Perhaps what was most impressive about the 6-foot-5 right-hander was the way he got out of trouble. In the first inning, Porcello tried to pick off Florida's Emilio Bonifacio from second base, but he wound up throwing the ball into center field.

"My timing was all off, and I threw it at the umpire," Porcello said.

Very shortly thereafter, however, he fielded a hard comebacker off the bat of Dallas McPherson and started a beautiful 1-6-3 double play to end the frame.

In all three of his innings, the Marlins had a runner on third base, and Porcello got out of it with about 40 total pitches under his belt.

"His confidence is growing every time out," Tigers pitching coach Rick Knapp said. "He makes sure he has a consistent pace, and he doesn't get ahead of himself."

Said Porcello: "Getting out of those jams just gave me a little bit of confidence and made me believe in my fastball. I knew that I could throw that down in the zone, and I can get guys to swing and miss, I can get ground balls and hopefully get out of there. You're not going to get out of those [jams] every time, but it was nice to get out of them today."

Porcello, ranked the No. 21 prospect by Baseball America, perhaps is the best Tigers prospect since Cameron Maybin, who was traded to the Marlins as part of an eight-player deal that brought Miguel Cabrera and Willis to Detroit in December 2007.

Maybin, who was Porcello's only strikeout in the third inning, never met Porcello in Detroit's farm system. But he came away impressed on Monday.

"He's got good stuff -- good live arm, really good stuff," Maybin said. "He's going to be good."

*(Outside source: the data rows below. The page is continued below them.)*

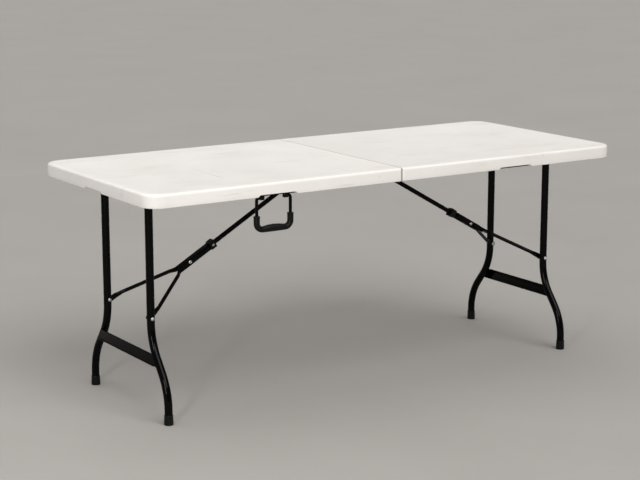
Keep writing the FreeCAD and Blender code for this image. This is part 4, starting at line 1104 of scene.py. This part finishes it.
def area_light(name, place, aim, width, height, power, colour=(1, 1, 1)):
    lamp = bpy.data.lights.new(name, "AREA")
    lamp.shape = "RECTANGLE"
    lamp.size = width
    lamp.size_y = height
    lamp.energy = power
    lamp.color = colour
    obj = bpy.data.objects.new(name, lamp)
    obj.location = place
    obj.rotation_euler = (Vector(aim) - Vector(place)).to_track_quat("-Z", "Y").to_euler()
    bpy.context.scene.collection.objects.link(obj)


def broad_light(name, towards, strength, spread, colour=(1, 1, 1)):
    """A distant light as wide as a softbox, so the whole floor is lit alike."""
    lamp = bpy.data.lights.new(name, "SUN")
    lamp.energy = strength
    lamp.angle = math.radians(spread)
    lamp.color = colour
    obj = bpy.data.objects.new(name, lamp)
    obj.rotation_euler = Vector(towards).to_track_quat("-Z", "Y").to_euler()
    bpy.context.scene.collection.objects.link(obj)


def make_lights():
    broad_light("front_softbox", (-0.10, 1.0, -1.10), 2.15, 45, (1.0, 0.985, 0.965))
    broad_light("overhead_softbox", (0.25, -0.25, -1.0), 1.25, 70, (1.0, 0.99, 0.98))
    broad_light("left_fill", (1.0, 0.35, -0.35), 0.15, 60, (1.0, 0.97, 0.94))
    area_light("left_strip", (-3.4, -2.6, 1.5), (-0.6, -0.1, 0.3), 0.30, 1.6, 48)
    world = bpy.data.worlds.new("soft_room")
    world.use_nodes = True
    background = world.node_tree.nodes["Background"]
    background.inputs["Color"].default_value = (0.80, 0.79, 0.80, 1)
    background.inputs["Strength"].default_value = 0.26
    bpy.context.scene.world = world
    bpy.context.scene.view_settings.view_transform = "Standard"


def make_camera():
    lens = bpy.data.cameras.new("camera")
    lens.lens = LENS_MM
    lens.sensor_width = SENSOR_MM
    camera = bpy.data.objects.new("camera", lens)
    camera.location = CAMERA_PLACE
    camera.rotation_euler = Euler((math.radians(90 - CAMERA_DOWN), 0, math.radians(CAMERA_HEADING)))
    bpy.context.scene.collection.objects.link(camera)
    bpy.context.scene.camera = camera


make_camera()
dress_nodes()
make_tops()
make_arms()
make_feet()
make_grip()
make_fasteners()
make_clips()
make_welds()
make_polished()
make_floor()
make_lights()
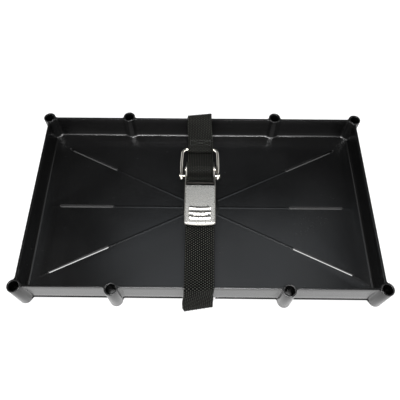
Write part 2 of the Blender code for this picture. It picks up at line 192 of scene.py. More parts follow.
# ---- buckle -----------------------------------------------------------------------------------
GRIP = Vector((7.6, 41.1))             # (y, z) of the grip bar
SHEET = 0.6
PIN_R = 2.5
PIN_END_R = 1.5
FRAME_DROP = 6.4
EAR_IN = 12.4
FLANGE_IN = EAR_IN + SHEET + GAP
FLANGE_OUT = FLANGE_IN + SHEET
BEND_R = 1.1                           # outside of the lever's long bends
LEVER_REAR = 2.5
LEVER_FRONT = -35.4
LEVER_BOW = 0.9                        # its front edge bulges forward in the middle
LEVER_REAR_Z = 46.0
LEVER_FRONT_Z = 43.4
LEVER_FOOT_Z = 39.6
LEVER_CORNER_R = 2.4                   # front corners, seen from above
LIP_R = 2.2
ARM_R = 3.4
ARM_START = HINGE.x - 0.6              # where the plate's slope meets the arms' round ends
GRIP_R = 1.8
GRIP_END_R = 1.0
RIB_YS = (-28.8, -24.4, -19.8)
RIB_HALF = 10.2
RIB_WIDTH = 3.3
RIB_RISE = 0.22
RIB_BOW = 0.9
RIB_SINK = 0.1                         # how far a rib's long edges lie below the plate's surface
PIN_HEAD_R = 2.2
PIN_HEAD_T = 0.4
KNURL_DEPTH = 0.16
KNURLS = 9                             # crossing helices each way round the grip bar
KNURL_TWIST = 3.4                      # radians per millimetre
RIVET_R = 1.1
RIVET_HEAD_R = 2.2
RIVET_HEAD_T = 0.9
WIRE_R = 1.45
WIRE_END = 1.2                         # length of the rounding at the wire's ends
LEG_X = 16.6
LEG_BOW = 0.45
BAIL_CORNER_R = 5.0
EYE_R = 2.5
BAIL_SLIP = -0.6                       # the bail has slid to the left on its rivets
TAIL = 4.3                             # how far the bail's wire runs on past its rivets


# ---- mesh tools -------------------------------------------------------------------------------
def add_mesh(name, verts, faces):
    """A mesh object from points in millimetres, with its faces turned outward."""
    mesh = bpy.data.meshes.new(name)
    mesh.from_pydata([tuple(float(c) * MM for c in v) for v in verts], [], faces)
    bm = bmesh.new()
    bm.from_mesh(mesh)
    bmesh.ops.recalc_face_normals(bm, faces=bm.faces)
    bm.to_mesh(mesh)
    bm.free()
    obj = bpy.data.objects.new(name, mesh)
    bpy.context.scene.collection.objects.link(obj)
    return obj


def loft(name, rings, closed=False):
    """A skin through rings of equal point counts: closed into a torus, or capped at its ends."""
    count = len(rings[0])
    rows = len(rings)
    verts = [point for ring in rings for point in ring]
    faces = []
    for row in range(rows if closed else rows - 1):
        here, after = row * count, (row + 1) % rows * count
        for i in range(count):
            j = (i + 1) % count
            faces.append((here + i, here + j, after + j, after + i))
    if not closed:
        faces.append(tuple(range(count)))
        faces.append(tuple(range((rows - 1) * count, rows * count)))
    return add_mesh(name, verts, faces)


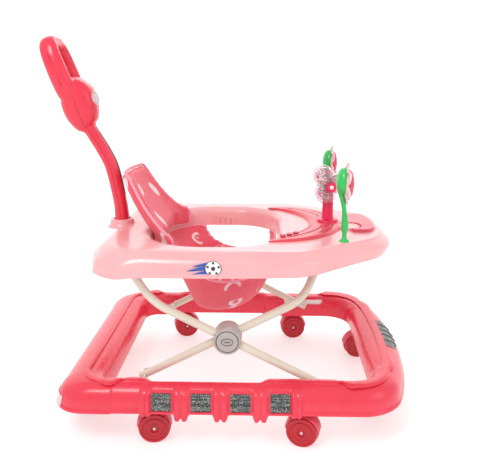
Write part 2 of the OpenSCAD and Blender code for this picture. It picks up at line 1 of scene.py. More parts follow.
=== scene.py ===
import bpy
import random
from math import asin, atan2, copysign, cos, degrees, hypot, pi, radians, sin, sqrt, tau
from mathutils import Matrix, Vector


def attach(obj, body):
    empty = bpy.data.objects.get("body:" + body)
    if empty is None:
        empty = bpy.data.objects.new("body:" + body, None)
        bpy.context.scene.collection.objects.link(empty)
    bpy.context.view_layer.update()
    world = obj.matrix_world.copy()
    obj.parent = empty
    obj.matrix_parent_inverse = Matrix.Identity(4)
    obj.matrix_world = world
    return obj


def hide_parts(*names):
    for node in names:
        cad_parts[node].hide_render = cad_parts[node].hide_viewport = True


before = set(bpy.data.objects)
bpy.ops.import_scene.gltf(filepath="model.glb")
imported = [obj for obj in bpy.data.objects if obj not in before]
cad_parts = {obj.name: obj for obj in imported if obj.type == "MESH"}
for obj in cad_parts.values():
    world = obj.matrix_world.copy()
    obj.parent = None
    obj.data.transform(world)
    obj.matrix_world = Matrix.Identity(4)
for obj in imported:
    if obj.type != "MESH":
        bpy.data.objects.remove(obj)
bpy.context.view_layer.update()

mm = 0.001
random.seed(7)
print("frame loaded")


# small helpers used by every piece
def only(piece):
    if bpy.context.object and bpy.context.object.mode != "OBJECT":
        bpy.ops.object.mode_set(mode="OBJECT")
    bpy.ops.object.select_all(action="DESELECT")
    piece.select_set(True)
    bpy.context.view_layer.objects.active = piece


def nothingSelected():
    bpy.ops.object.select_all(action="DESELECT")


def startEdit(piece, action="SELECT"):
    only(piece)
    bpy.ops.object.mode_set(mode="EDIT")
    bpy.ops.mesh.select_all(action=action)


def endEdit():
    bpy.ops.mesh.select_mode(type="VERT")
    bpy.ops.object.mode_set(mode="OBJECT")


def weld(piece, distance=0.00002):
    startEdit(piece)
    bpy.ops.mesh.remove_doubles(threshold=distance)
    bpy.ops.mesh.normals_make_consistent(inside=False)
    endEdit()
    return piece


def dropFaces(piece, chosen):
    # deletes the faces whose middle (mm) is chosen
    startEdit(piece, "DESELECT")
    endEdit()
    for face in piece.data.polygons:
        face.select = chosen(*(face.center / mm))
    bpy.ops.object.mode_set(mode="EDIT")
    bpy.ops.mesh.select_mode(type="FACE")
    bpy.ops.mesh.delete(type="FACE")
    endEdit()


def wrapGrid(us, vs, place):
    # a flat grid is added, then each of its points is carried to its place (in mm) on the piece
    nothingSelected()
    bpy.ops.mesh.primitive_grid_add(x_subdivisions=us, y_subdivisions=vs, size=2)
    piece = bpy.context.object
    for point in piece.data.vertices:
        point.co = Vector(place((point.co.x + 1) / 2, (point.co.y + 1) / 2)) * mm
    return weld(piece)


def modify(piece, kind, **settings):
    only(piece)
    modifier = piece.modifiers.new("step", kind)
    for key, value in settings.items():
        setattr(modifier, key, value)
    bpy.ops.object.modifier_apply(modifier=modifier.name)
    return piece


def joined(pieces):
    nothingSelected()
    for piece in pieces:
        piece.select_set(True)
    bpy.context.view_layer.objects.active = pieces[0]
    if len(pieces) > 1:
        bpy.ops.object.join()
    return bpy.context.object


def placed(piece, spot=(0, 0, 0), along=(0, 0, 1)):
    # turns a piece that was made standing on +Z so that it points along, then moves it to spot (mm)
    only(piece)
    piece.rotation_mode = "QUATERNION"
    piece.rotation_quaternion = Vector((0, 0, 1)).rotation_difference(Vector(along))
    piece.location = Vector(spot) * mm
    bpy.ops.object.transform_apply(location=True, rotation=True, scale=True)
    return piece


def thicken(piece, thickness, offset=-1):
    return modify(piece, "SOLIDIFY", thickness=thickness * mm, offset=offset)


def finished(piece, name, body, material, replaced=(), smooth=40):
    only(piece)
    bpy.ops.object.transform_apply(location=True, rotation=True, scale=True)
    piece.name = name
    piece.data.name = name
    if material:
        piece.data.materials.clear()
        piece.data.materials.append(materials[material])
    bpy.ops.object.shade_smooth_by_angle(angle=radians(smooth))
    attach(piece, body)
    if replaced:
        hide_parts(*replaced)
    return piece


def spun(profile, steps=48, spot=(0, 0, 0), along=(0, 0, 1)):
    # profile is (radius, height) pairs in mm, turned round +Z
    last = len(profile) - 1

    def place(u, v):
        radius, height = profile[round(v * last)]
        turn = 2 * pi * u
        return radius * cos(turn), radius * sin(turn), height

    return placed(wrapGrid(steps, last, place), spot, along)


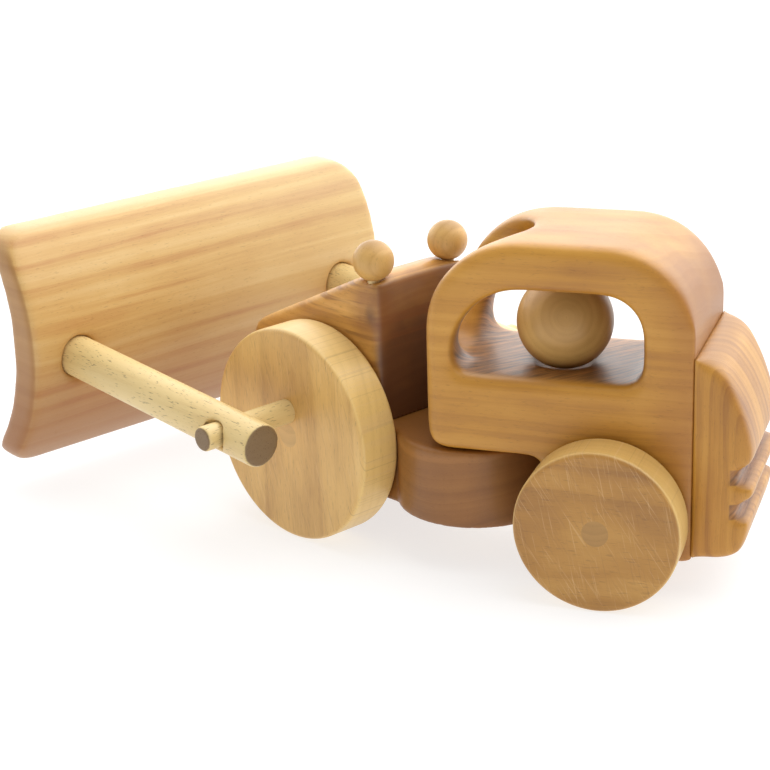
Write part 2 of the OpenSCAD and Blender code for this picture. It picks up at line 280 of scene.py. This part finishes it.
def board_space(graph, grain, pith):
    """Position in a board's own axes, in millimetres: x along the grain, and y, z across it from pith."""
    grain = grain.normalized()
    helper = UP if abs(grain.z) < 0.9 else REAR_SIDE
    tangent = helper.cross(grain).normalized()
    radial = grain.cross(tangent)
    coordinates = graph.add("ShaderNodeTexCoord", {})
    place = graph.millimetres(coordinates.outputs["Object"], pith)
    space = graph.vector(*(graph.dot(place, axis) for axis in (grain, tangent, radial)))
    along = graph.math("ABSOLUTE", graph.dot(coordinates.outputs["Normal"], grain))
    return coordinates.outputs["Object"], space, along


def wood_tone(graph, wood, space, seed):
    """Lightness of the wood from 0 to 1, and the fine relief of its fibres."""
    space = graph.shifted(space, (seed * 37.0, 0, 0))
    drift = graph.noise(graph.stretched(space, (0.008, 0.035, 0.035)), detail=2)
    drift = graph.scaled(drift, wood.wobble * 2)
    sway = graph.noise(graph.stretched(space, (0.02, 0.09, 0.09)), detail=3)
    sway = graph.scaled(sway, wood.wobble)
    split = graph.add("ShaderNodeSeparateXYZ", {0: space})
    squares = [graph.math("POWER", split.outputs[axis], 2.0) for axis in (1, 2)]
    radius = graph.total(graph.math("SQRT", graph.total(*squares)), drift, sway)
    turns = graph.scaled(radius, 1 / wood.ring)
    uneven = graph.scaled(graph.noise(graph.vector(graph.scaled(turns, 0.35), seed, 0), detail=1), 1.6)
    phase = graph.math("FRACT", graph.total(turns, uneven, 100.0))
    late = graph.math("MULTIPLY", graph.step(phase, 0.35, 0.9), graph.step(phase, 1.0, 0.93))
    fibre = graph.noise(graph.stretched(space, (0.12, 5.0, 5.0)), detail=4, roughness=0.65)
    across = 1 / wood.streak_width
    band = graph.noise(graph.vector(graph.scaled(split.outputs[0], across * 0.05),
                                    graph.scaled(radius, across * 2.2), seed), detail=3, roughness=0.6)
    blotch = graph.noise(graph.stretched(space, (0.03, 0.06, 0.06)), detail=3)
    tone = graph.total(
        0.54,
        graph.scaled(late, -wood.ring_depth),
        graph.scaled(fibre, wood.fibre * 2),
        graph.scaled(band, wood.streak * 2),
        graph.scaled(blotch, wood.blotch * 2))
    relief = graph.total(graph.scaled(fibre, 0.7), graph.scaled(late, 0.25))
    return tone, relief


def flecks(graph, wood, space, seed):
    """Short dark dashes along the grain: pores and rays."""
    stretch = (1 / wood.fleck_length, 2.6, 2.6)
    spots = graph.noise(graph.shifted(graph.stretched(space, stretch), (seed, 5.3, 1.7)), detail=1.5)
    return graph.step(spots, 0.12, 0.22)


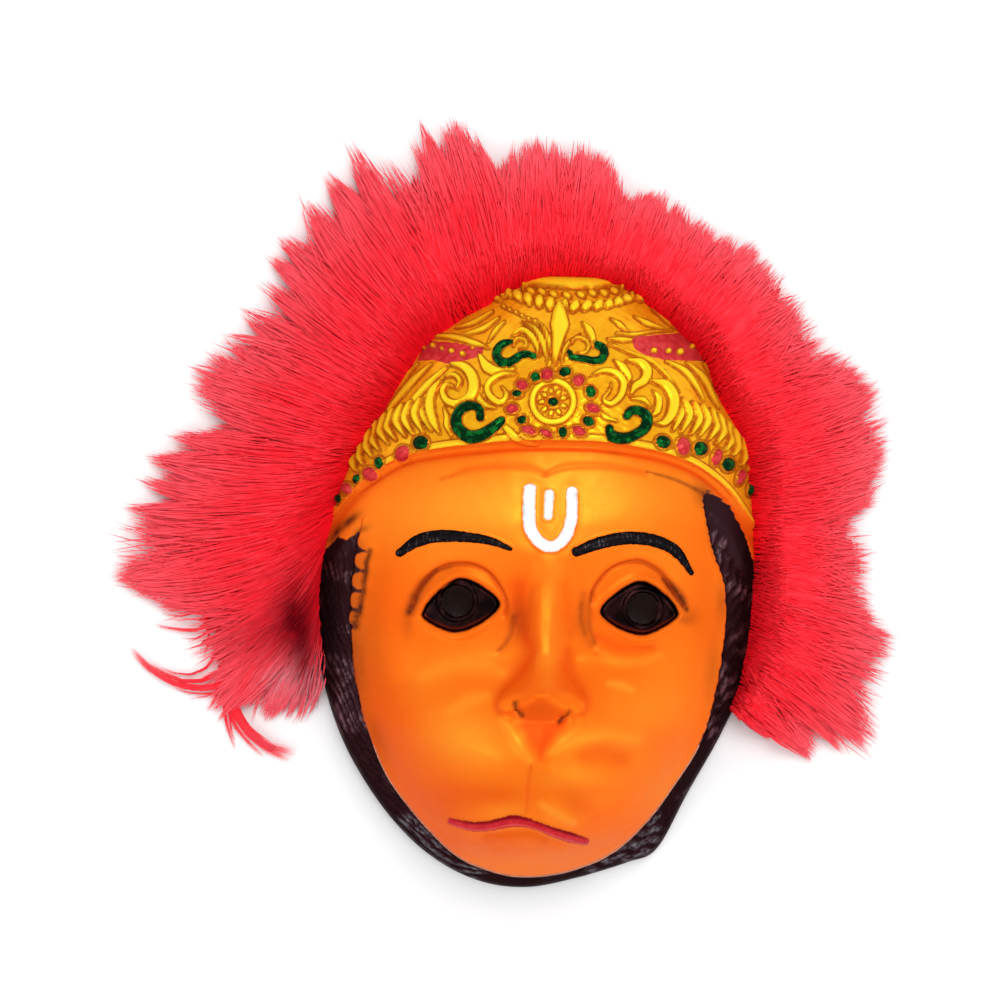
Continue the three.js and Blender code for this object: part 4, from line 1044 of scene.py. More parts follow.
def hair_depth(field, outside):
    """The fringe's black paint, without the curls beside the temple that stay orange."""
    hair = fringe_paint(field.x, field.y, outside)
    for at, radii in TEMPLE_CURLS:
        away = np.hypot((field.x - at[0]) / radii[0], (field.y - at[1]) / radii[1]) - 1
        hair = np.minimum(hair, away * radii[0])
    return hair


def paint_depths(field, band, outside):
    """How far inside each paint's edge the points lie, for the paints with a sharp edge."""
    eyes = np.minimum(*(outside_eye(eye, field.x, field.y) for eye in EYES))
    return {
        "gold": limited(band - 0.4),
        "hair": hair_depth(field, outside),
        "eye": limited(-eyes),
        # A painted glint: a pale line along the face's edge round the jaw
        "jaw_edge_glint": -np.abs(outside - 0.1).clip(0, 3) - np.where(field.y > -100, 3, 0),
        "relief": limited(field.relief),
        "lip_side": lip_side(field.x, field.y),
    }


def paint_shares(field, band):
    """How strong each soft paint is, from 0 to 1: airbrush paint, painted shade and painted highlight.
    """
    # Painted shade under the nose, strongest low down
    under_nose_shade = ease(-3, 3, inside_polygon(field.x, field.y, NOSE_UNDERSIDE))
    # Painted shade in the hollow under the crown's edge
    crown_groove_shade = np.exp(-(((band + 3.4) / 1.9) ** 2))
    return {
        # Dark smudges, partly painted shade
        "smudge_and_shade": soft_patches(field, SMUDGE_AND_SHADE, SMUDGE_AND_SHADE_LINES),
        # Red-orange airbrush paint and painted shade
        "blush_and_shade": clamp(soft_patches(field, BLUSH_AND_SHADE, BLUSH_AND_SHADE_LINES) + 0.8 * crown_groove_shade),
        # Painted highlight
        "painted_highlight": soft_patches(field, PAINTED_HIGHLIGHTS, PAINTED_HIGHLIGHT_LINES),
        "under_nose_shade": under_nose_shade * mix(0.55, 1.0, ease(-86, -93, field.y)),
        "eye_rim": eye_rim(field.x, field.y),
        # Where the fringe's crests turn slate grey, a painted highlight
        "slate_highlight": ease(*SLATE_HIGHLIGHT_FROM, field.y),
    }


def inner_points(x, y, form, normal):
    """The inside: the plain form, one wall in, with no dents where the nostrils are."""
    wall = WALL + sum(NOSTRIL_WALL["more"] * soft_spot(x, y, at, NOSTRIL_WALL["spread"])
                      for at in NOSTRILS)
    inner = form - normal * wall[..., None]
    inner[..., 2] = np.maximum(inner[..., 2], 0)
    flat = unit(normal[..., :2])
    rim = np.stack([x - WALL * flat[..., 0], y - WALL * flat[..., 1], np.zeros_like(x)], -1)
    inner[[0, -1], :] = rim[[0, -1], :]
    inner[:, [0, -1]] = rim[:, [0, -1]]
    return inner[::INNER_EVERY, ::INNER_EVERY]


def shell_surface():
    """The outer and inner points of the shell, and the paint's depths and shares."""
    angle, share = shell_places()
    x, y = plan_point(angle, share)
    form = form_point(angle, share)
    normal = normal_at(angle, share)
    field = Field(x.ravel(), y.ravel())
    green, red = carve_crown(field)
    depths = {"green": green, "red": red, **carve_face(field)}
    lock_lift, crest, outside = fringe(field.x, field.y, share.ravel())
    settle = 1 - ease(*SETTLE_FROM, share.ravel())
    band = above_crown_edge(field.x, field.y)
    lift = field.raised * settle - field.sunk + field.swell + lock_lift
    lift += hammered(field, band, settle)
    outer = form + normal * lift.reshape(x.shape)[..., None]
    outer[..., 2] = np.maximum(outer[..., 2], 0)
    depths.update(paint_depths(field, band, outside))
    shares = {"lock": crest, "inside": np.zeros_like(crest), **paint_shares(field, band)}
    return outer, inner_points(x, y, form, normal), depths, shares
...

Porcello, the 27th overall pick out of Seton Hall Prep in New Jersey in 2007, went 8-6 with a 2.66 ERA in 24 starts for Class A Lakeland in '08. With a little less than a month before Opening Day, a lot still has to be decided in terms of whether or not Porcello will get the early call to the Major Leagues. Miner will toe the rubber for the Tigers on Tuesday and try to put his stamp on the fifth-starter job.

At this point, Leyland doesn't have any gauge on how Porcello's career will pan out, but he likes what he sees so far.

"Do I think he's going to be one of those guys [who can handle being a Major League pitcher]? Yes, I do," Leyland said. "Do I know for sure? No, I don't -- just like nobody else does.

"He's a competitor, and he's a very impressive young pitcher. That's what he is -- with well-above-average stuff."